# How to acquire bank charter in Mexico?



## jajas02 (Aug 10, 2013)

Hi. I'm a student from the Philippines and I got this sudden interest on how to open a bank business in Mexico.. I mean, what are the requirements to set up a bank in Mexico? I've been searching all over the internet but of no luck. I'm hoping someone here can provide me an answer..


----------



## GARYJ65 (Feb 9, 2013)

jajas02 said:


> Hi. I'm a student from the Philippines and I got this sudden interest on how to open a bank business in Mexico.. I mean, what are the requirements to set up a bank in Mexico? I've been searching all over the internet but of no luck. I'm hoping someone here can provide me an answer..


A sudden interest to open a bank?
You have got to be kidding me!


----------



## jajas02 (Aug 10, 2013)

Not the interest of opening a bank.. I'm just interested in the "requirements and procedures" on how to open a chartered bank in Mexico.


----------



## TundraGreen (Jul 15, 2010)

jajas02 said:


> Not the interest of opening a bank.. I'm just interested in the "requirements and procedures" on how to open a chartered bank in Mexico.

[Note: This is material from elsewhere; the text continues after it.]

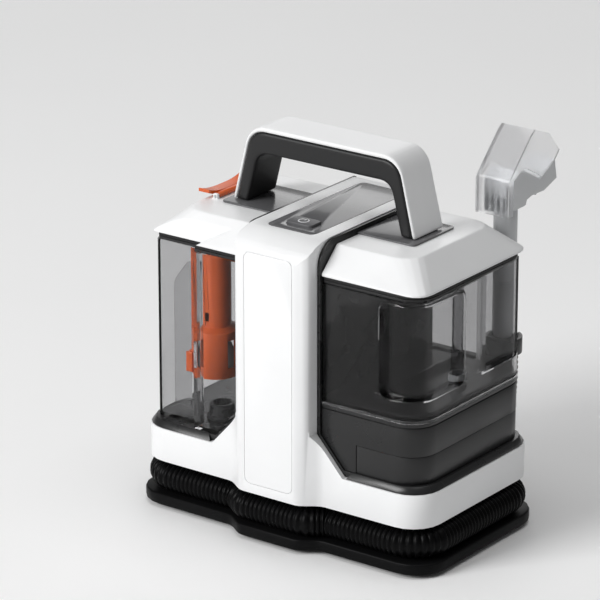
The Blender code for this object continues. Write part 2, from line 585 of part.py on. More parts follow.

Is this a homework exercise for a business class?


----------



## surfrider (Oct 4, 2011)

TundraGreen said:


> Is this a homework exercise for a business class?


it sure sounds like it to me. :yo:


----------



## Longford (May 25, 2012)

A question to be asked at an office of the Mexican Embassy or one of the Consular offices, I'm thinking.


----------



## surfrider (Oct 4, 2011)

Longford said:


> A question to be asked at an office of the Mexican Embassy or one of the Consular offices, I'm thinking.


very good answer Longford ---


----------



## chicois8 (Aug 8, 2009)

Yes good answer Longford, now answer my question on the VISA thread.......


I would ask here: Banco de México


----------



## miltiano32 (Jan 18, 2013)

I've thought about this sort of thing before, seeing when I win the lottery i would want to start a bank franchise


----------